How do you get all hundred senators to repudiate your standards? Easy. Just do it the way the major perpetrators, historians Gary Nash and Charlotte Crabtree, did it at UCLA’s National Center for History in the Schools. Start the standards with the familiar “convergence” gambit: America is not a Western-based nation, but the result of three cultures (Indian, black and European) “converging.” This subliminally puts the Founding Fathers, and whites in general, in their place as mere founders of a third of a nation.

Though two of these three founding cultures were preliterate, depict all three as equal in value and importance, except for the fact that European culture was worse and dedicated largely to oppression, injustice, gender bias and rape of the natural world.

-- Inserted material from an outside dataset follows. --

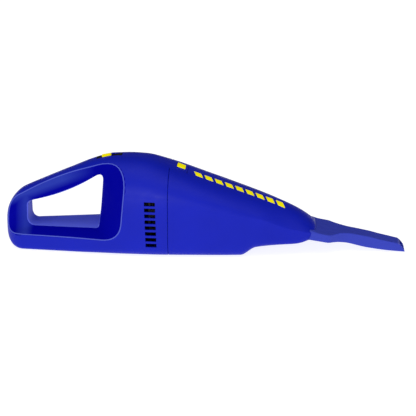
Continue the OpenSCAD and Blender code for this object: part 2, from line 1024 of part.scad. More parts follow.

Carry this theme through, trampling moderate opinion to the point where Albert Shanker of the American Federation of Teachers says: “No other nation in the world teaches a national history that leaves its children feeling negative about their own country - this would be the first.”

Sen. Joseph Lieberman, D-Conn., said we don’t need “sanitized history,” but don’t need to give our children “a warped and negative view” of America and the West, either.

How did these standards get to be so bad? After all, historians and teachers of all political persuasions took part in the discussions. But most of the power stayed in the hands of academics with a heavy ideological agenda.

Earl Bell, head of the Organization of History Teachers, and one of four K-through-12 teachers on the panel, felt run over by the ideological academics. He hates the view of the Cold War in the standards - as a clash that wasn’t really about anything, just a quarrel, as he said, between “equally imperialistic nations.” The companion World History Standards, he says, are even worse, “unrelentingly anti-Western.”

The fiasco over the American and Western history standards is a reflection of what has happened to the world of academic history. The profession, and the American Historical Association, are now dominated by younger historians with a familiar agenda: Take the West down a peg, romanticize “the Other” (non-whites), treat all cultures as equal, refrain from criticizing non-white cultures.

The romanticizing of “the Other” is most clearly seen in the current attempt to portray American Indian cultures as unremittingly noble, mystical, gender-fair, peace-loving and living in great harmony with nature. All the evidence that doesn’t fit is more or less ignored. The premise of the exercise makes it profoundly dishonest and propagandistic.

In the World History Standards, slavery is only mentioned twice, and both times as practices of white cultures: in ancient Greece and in the Atlantic slave trade. The long and welldocumented slave trade around the world, including Muslim and black slave traders, is not mentioned. It doesn’t fit the agenda.

History textbooks, curriculums and museum displays are becoming the carriers of the broad assault against American and Western culture. The same kinds of gratuitous touches that turned up in the Enola Gay text (e.g., Japanese brave and noble, Americans racist and destructive) show up in other Smithsonian exhibits now, and in the proposed history standards too.

Don’t be fooled by the argument that these standards are voluntary and non-binding, so not much is at stake. More than 10,000 copies have already been distributed, and textbook publishers are poised to make them the basis of new texts. Any approval of the standards by a public body would give them more momentum. They are beyond salvage and need to be junked.